Copy exactly the lines from the one containing "build_crown(fleece)" through the one containing "Vector(map(max, high, point))", both included, and nothing else.

→ **Excerpted data**
— start —
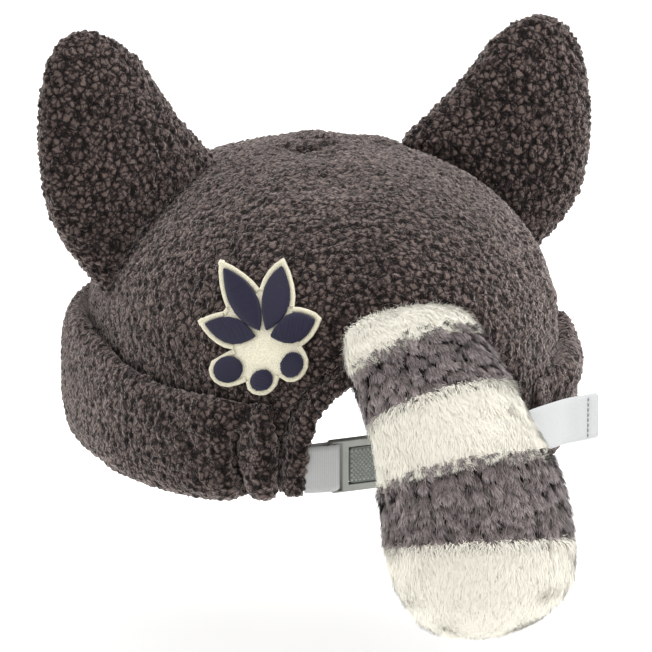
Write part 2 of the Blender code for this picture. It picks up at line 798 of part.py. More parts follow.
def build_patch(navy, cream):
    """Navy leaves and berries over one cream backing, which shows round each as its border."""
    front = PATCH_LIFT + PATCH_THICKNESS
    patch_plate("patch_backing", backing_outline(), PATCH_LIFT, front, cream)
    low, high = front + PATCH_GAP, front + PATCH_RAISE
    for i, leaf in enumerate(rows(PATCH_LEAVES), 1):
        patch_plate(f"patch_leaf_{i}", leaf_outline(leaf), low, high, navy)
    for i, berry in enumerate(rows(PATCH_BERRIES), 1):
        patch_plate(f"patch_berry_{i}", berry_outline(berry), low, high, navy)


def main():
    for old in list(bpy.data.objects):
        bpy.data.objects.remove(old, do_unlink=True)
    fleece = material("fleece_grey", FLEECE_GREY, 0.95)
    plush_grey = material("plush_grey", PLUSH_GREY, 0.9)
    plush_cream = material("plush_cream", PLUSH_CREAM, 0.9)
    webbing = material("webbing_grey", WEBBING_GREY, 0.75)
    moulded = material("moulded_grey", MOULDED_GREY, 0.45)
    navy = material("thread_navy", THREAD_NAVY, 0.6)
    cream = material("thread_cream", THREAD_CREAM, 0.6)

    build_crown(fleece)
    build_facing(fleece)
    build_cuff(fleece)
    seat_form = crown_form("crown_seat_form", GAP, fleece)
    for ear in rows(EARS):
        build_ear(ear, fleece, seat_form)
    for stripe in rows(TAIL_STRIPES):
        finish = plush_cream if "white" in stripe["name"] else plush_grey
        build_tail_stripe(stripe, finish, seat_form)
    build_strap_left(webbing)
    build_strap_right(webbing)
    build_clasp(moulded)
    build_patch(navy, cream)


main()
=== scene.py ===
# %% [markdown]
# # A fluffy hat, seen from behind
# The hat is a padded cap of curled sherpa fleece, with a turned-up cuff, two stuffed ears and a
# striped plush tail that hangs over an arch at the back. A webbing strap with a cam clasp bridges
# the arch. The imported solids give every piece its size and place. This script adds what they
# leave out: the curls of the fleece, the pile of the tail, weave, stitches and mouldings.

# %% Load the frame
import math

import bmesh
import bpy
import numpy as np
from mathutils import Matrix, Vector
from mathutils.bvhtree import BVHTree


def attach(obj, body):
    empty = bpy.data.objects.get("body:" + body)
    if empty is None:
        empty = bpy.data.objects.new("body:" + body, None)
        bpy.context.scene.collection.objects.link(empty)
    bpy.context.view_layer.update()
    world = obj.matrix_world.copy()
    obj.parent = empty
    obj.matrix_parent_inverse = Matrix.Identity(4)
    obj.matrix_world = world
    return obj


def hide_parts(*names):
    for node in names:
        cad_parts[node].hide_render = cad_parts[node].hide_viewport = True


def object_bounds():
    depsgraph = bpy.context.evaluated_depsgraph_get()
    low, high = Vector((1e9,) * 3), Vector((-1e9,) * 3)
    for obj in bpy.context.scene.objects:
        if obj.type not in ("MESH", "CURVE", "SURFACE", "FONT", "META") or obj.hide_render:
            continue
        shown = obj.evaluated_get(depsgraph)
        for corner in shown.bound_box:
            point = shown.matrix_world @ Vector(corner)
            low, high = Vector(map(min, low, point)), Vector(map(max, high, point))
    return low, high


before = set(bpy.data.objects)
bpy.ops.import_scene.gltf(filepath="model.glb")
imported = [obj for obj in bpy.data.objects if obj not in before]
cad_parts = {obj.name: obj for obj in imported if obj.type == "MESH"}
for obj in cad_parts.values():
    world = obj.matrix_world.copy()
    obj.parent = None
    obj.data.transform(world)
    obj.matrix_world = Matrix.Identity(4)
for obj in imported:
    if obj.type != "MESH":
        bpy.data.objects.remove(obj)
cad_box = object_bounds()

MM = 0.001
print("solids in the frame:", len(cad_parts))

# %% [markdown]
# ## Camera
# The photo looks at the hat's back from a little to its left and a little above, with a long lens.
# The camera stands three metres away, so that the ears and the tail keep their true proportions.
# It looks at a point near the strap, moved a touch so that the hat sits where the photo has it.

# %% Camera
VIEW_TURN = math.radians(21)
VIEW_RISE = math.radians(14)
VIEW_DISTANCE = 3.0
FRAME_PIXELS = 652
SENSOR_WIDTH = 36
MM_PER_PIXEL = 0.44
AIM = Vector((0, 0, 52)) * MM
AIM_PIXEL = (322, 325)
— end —
— start —
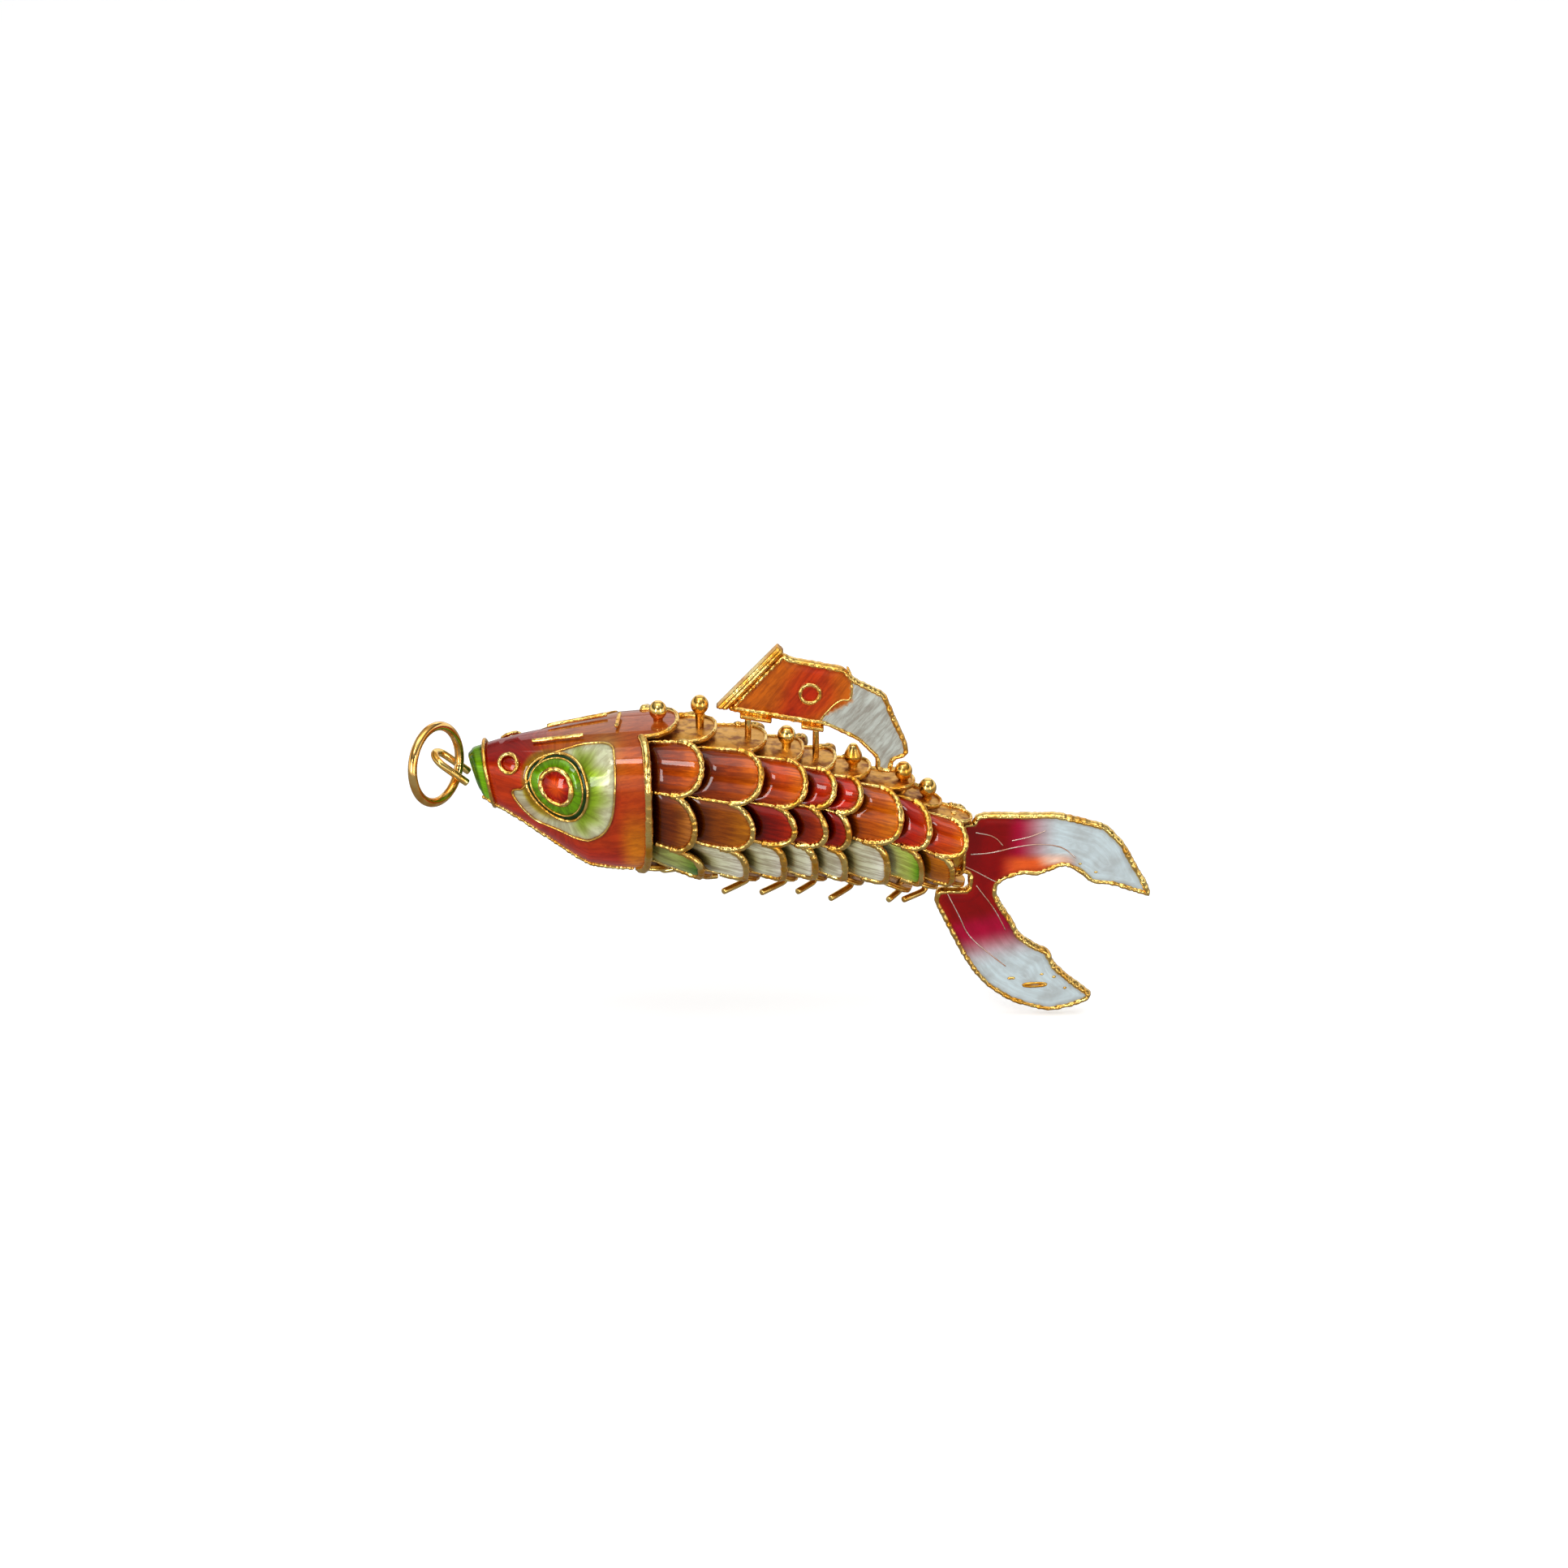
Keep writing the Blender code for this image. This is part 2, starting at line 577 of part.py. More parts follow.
— end —
→ **Answer to this problem**
    build_crown(fleece)
    build_facing(fleece)
    build_cuff(fleece)
    seat_form = crown_form("crown_seat_form", GAP, fleece)
    for ear in rows(EARS):
        build_ear(ear, fleece, seat_form)
    for stripe in rows(TAIL_STRIPES):
        finish = plush_cream if "white" in stripe["name"] else plush_grey
        build_tail_stripe(stripe, finish, seat_form)
    build_strap_left(webbing)
    build_strap_right(webbing)
    build_clasp(moulded)
    build_patch(navy, cream)


main()
=== scene.py ===
# %% [markdown]
# # A fluffy hat, seen from behind
# The hat is a padded cap of curled sherpa fleece, with a turned-up cuff, two stuffed ears and a
# striped plush tail that hangs over an arch at the back. A webbing strap with a cam clasp bridges
# the arch. The imported solids give every piece its size and place. This script adds what they
# leave out: the curls of the fleece, the pile of the tail, weave, stitches and mouldings.

# %% Load the frame
import math

import bmesh
import bpy
import numpy as np
from mathutils import Matrix, Vector
from mathutils.bvhtree import BVHTree


def attach(obj, body):
    empty = bpy.data.objects.get("body:" + body)
    if empty is None:
        empty = bpy.data.objects.new("body:" + body, None)
        bpy.context.scene.collection.objects.link(empty)
    bpy.context.view_layer.update()
    world = obj.matrix_world.copy()
    obj.parent = empty
    obj.matrix_parent_inverse = Matrix.Identity(4)
    obj.matrix_world = world
    return obj


def hide_parts(*names):
    for node in names:
        cad_parts[node].hide_render = cad_parts[node].hide_viewport = True


def object_bounds():
    depsgraph = bpy.context.evaluated_depsgraph_get()
    low, high = Vector((1e9,) * 3), Vector((-1e9,) * 3)
    for obj in bpy.context.scene.objects:
        if obj.type not in ("MESH", "CURVE", "SURFACE", "FONT", "META") or obj.hide_render:
            continue
        shown = obj.evaluated_get(depsgraph)
        for corner in shown.bound_box:
            point = shown.matrix_world @ Vector(corner)
            low, high = Vector(map(min, low, point)), Vector(map(max, high, point))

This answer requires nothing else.